(Entries taken from a collection)
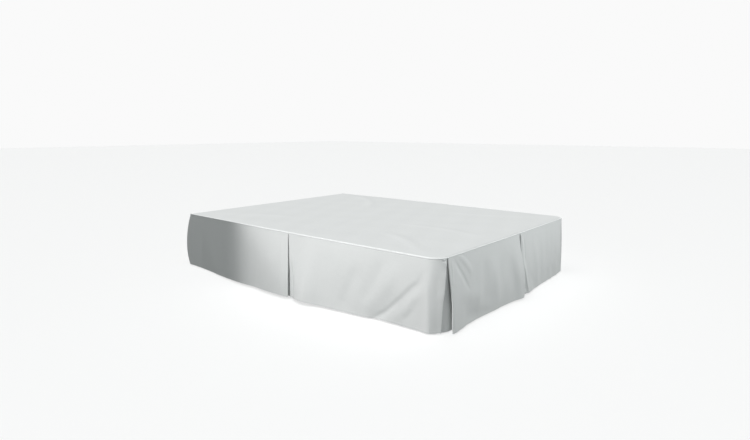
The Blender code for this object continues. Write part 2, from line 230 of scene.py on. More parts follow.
# the drops' seam on the deck, by the distance from the middle of the foot: plus is to the right
def seamPath(along):
    distance = np.abs(along)
    halfWidth, halfLength = halves(0)
    footRadius, headRadius, half = bed["footRadius"], bed["headRadius"], bed["solidCloth"] / 2
    onFoot = distance < footStraight
    onCorner = ~onFoot & (distance < cornerEnd)
    onSide = (distance >= cornerEnd) & (distance < sideEnd)
    footShare = distance / footStraight
    cornerTurn = (distance - footStraight) / footRadius
    sideShare = 2 * (distance - cornerEnd) / sideStraight - 1
    headTurn = (distance - sideEnd) / headRadius
    stretches = [onFoot, onCorner, onSide]
    outX = np.select(stretches, [0.0, np.sin(cornerTurn), 1.0], np.cos(headTurn))
    outY = np.select(stretches, [-1.0, -np.cos(cornerTurn), 0.0], np.sin(headTurn))
    cornerX = footStraight + (footRadius - half) * outX
    sideX = halfWidth - half + bed["sideBow"] * (1 - sideShare**2)
    headX = halfWidth - headRadius + (headRadius - half) * outX
    footY = half - halfLength - bed["footBow"] * (1 - footShare**2)
    cornerY = footRadius - halfLength + (footRadius - half) * outY
    sideY = footRadius - halfLength + distance - cornerEnd
    headY = halfLength - headRadius + (headRadius - half) * outY
    x = np.select(stretches, [distance, cornerX, sideX], headX)
    y = np.select(stretches, [footY, cornerY, sideY], headY)
    side = np.where(along < 0, -1.0, 1.0)
    return side * x, y, side * outX, outY


# a smooth curve through a table's rows, level past its ends
def readTable(rows, column, along):
    places, values = np.array(rows)[:, [0, column]].T
    gaps = np.diff(places)
    rises = np.diff(values) / gaps
    slopes = np.zeros(len(values))
    for inner in range(1, len(values) - 1):
        before, after = rises[inner - 1], rises[inner]
        if before * after > 0:
            slopes[inner] = 2 * before * after / (before + after)
    spot = np.clip(np.searchsorted(places, along) - 1, 0, len(gaps) - 1)
    share = np.clip((along - places[spot]) / gaps[spot], 0, 1)
    rest = 1 - share
    return (
        values[spot] * (1 + 2 * share) * rest**2
        + values[spot + 1] * (3 - 2 * share) * share**2
        + gaps[spot] * share * rest * (slopes[spot] * rest - slopes[spot + 1] * share)
    )


fold = {"runs": 6, "begins": 0.35, "ends": 0.25, "roundness": 1.5}


# a smooth bent line through a few points, as short straight runs
def bentLine(points):
    points = np.array(points, dtype=float)
    if len(points) < 3:
        return points
    ends = np.vstack([2 * points[0] - points[1], points, 2 * points[-1] - points[-2]])
    line = []
    for spot in range(len(points) - 1):
        one, two, three, four = ends[spot : spot + 4]
        for share in np.arange(fold["runs"]) / fold["runs"]:
            line.append(
                two
                + 0.5 * (three - one) * share
                + (one - 2.5 * two + 2 * three - 0.5 * four) * share**2
                + (1.5 * two - 1.5 * three + 0.5 * four - 0.5 * one) * share**3
            )
    return np.array(line + [points[-1]])


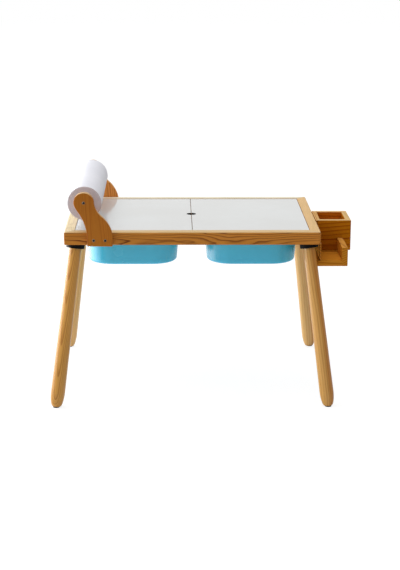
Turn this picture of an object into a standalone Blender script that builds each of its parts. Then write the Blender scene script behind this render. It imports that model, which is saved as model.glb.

### REQUIRED WORK
Give the complete listing a second time, exactly as it reads.

### ANSWER TO THIS TASK
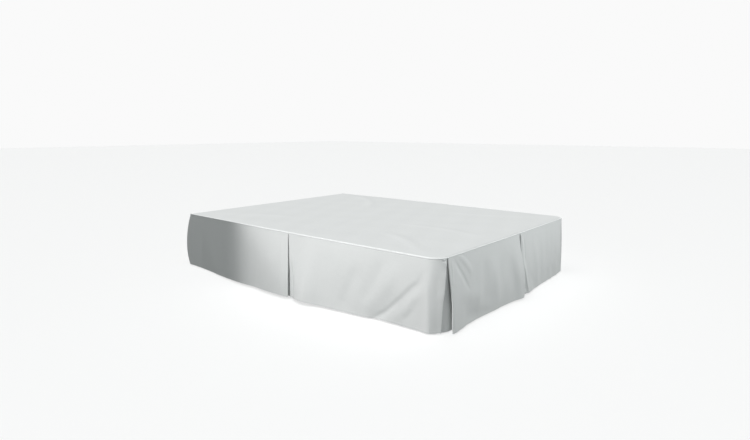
The Blender code for this object continues. Write part 2, from line 230 of scene.py on. More parts follow.
# the drops' seam on the deck, by the distance from the middle of the foot: plus is to the right
def seamPath(along):
    distance = np.abs(along)
    halfWidth, halfLength = halves(0)
    footRadius, headRadius, half = bed["footRadius"], bed["headRadius"], bed["solidCloth"] / 2
    onFoot = distance < footStraight
    onCorner = ~onFoot & (distance < cornerEnd)
    onSide = (distance >= cornerEnd) & (distance < sideEnd)
    footShare = distance / footStraight
    cornerTurn = (distance - footStraight) / footRadius
    sideShare = 2 * (distance - cornerEnd) / sideStraight - 1
    headTurn = (distance - sideEnd) / headRadius
    stretches = [onFoot, onCorner, onSide]
    outX = np.select(stretches, [0.0, np.sin(cornerTurn), 1.0], np.cos(headTurn))
    outY = np.select(stretches, [-1.0, -np.cos(cornerTurn), 0.0], np.sin(headTurn))
    cornerX = footStraight + (footRadius - half) * outX
    sideX = halfWidth - half + bed["sideBow"] * (1 - sideShare**2)
    headX = halfWidth - headRadius + (headRadius - half) * outX
    footY = half - halfLength - bed["footBow"] * (1 - footShare**2)
    cornerY = footRadius - halfLength + (footRadius - half) * outY
    sideY = footRadius - halfLength + distance - cornerEnd
    headY = halfLength - headRadius + (headRadius - half) * outY
    x = np.select(stretches, [distance, cornerX, sideX], headX)
    y = np.select(stretches, [footY, cornerY, sideY], headY)
    side = np.where(along < 0, -1.0, 1.0)
    return side * x, y, side * outX, outY


# a smooth curve through a table's rows, level past its ends
def readTable(rows, column, along):
    places, values = np.array(rows)[:, [0, column]].T
    gaps = np.diff(places)
    rises = np.diff(values) / gaps
    slopes = np.zeros(len(values))
    for inner in range(1, len(values) - 1):
        before, after = rises[inner - 1], rises[inner]
        if before * after > 0:
            slopes[inner] = 2 * before * after / (before + after)
    spot = np.clip(np.searchsorted(places, along) - 1, 0, len(gaps) - 1)
    share = np.clip((along - places[spot]) / gaps[spot], 0, 1)
    rest = 1 - share
    return (
        values[spot] * (1 + 2 * share) * rest**2
        + values[spot + 1] * (3 - 2 * share) * share**2
        + gaps[spot] * share * rest * (slopes[spot] * rest - slopes[spot + 1] * share)
    )


fold = {"runs": 6, "begins": 0.35, "ends": 0.25, "roundness": 1.5}


# a smooth bent line through a few points, as short straight runs
def bentLine(points):
    points = np.array(points, dtype=float)
    if len(points) < 3:
        return points
    ends = np.vstack([2 * points[0] - points[1], points, 2 * points[-1] - points[-2]])
    line = []
    for spot in range(len(points) - 1):
        one, two, three, four = ends[spot : spot + 4]
        for share in np.arange(fold["runs"]) / fold["runs"]:
            line.append(
                two
                + 0.5 * (three - one) * share
                + (one - 2.5 * two + 2 * three - 0.5 * four) * share**2
                + (1.5 * two - 1.5 * three + 0.5 * four - 0.5 * one) * share**3
            )
    return np.array(line + [points[-1]])


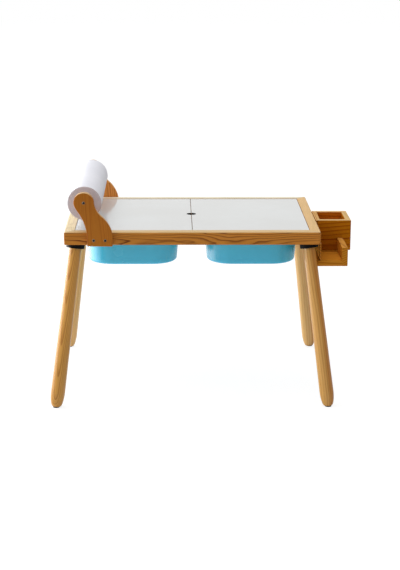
Turn this picture of an object into a standalone Blender script that builds each of its parts. Then write the Blender scene script behind this render. It imports that model, which is saved as model.glb.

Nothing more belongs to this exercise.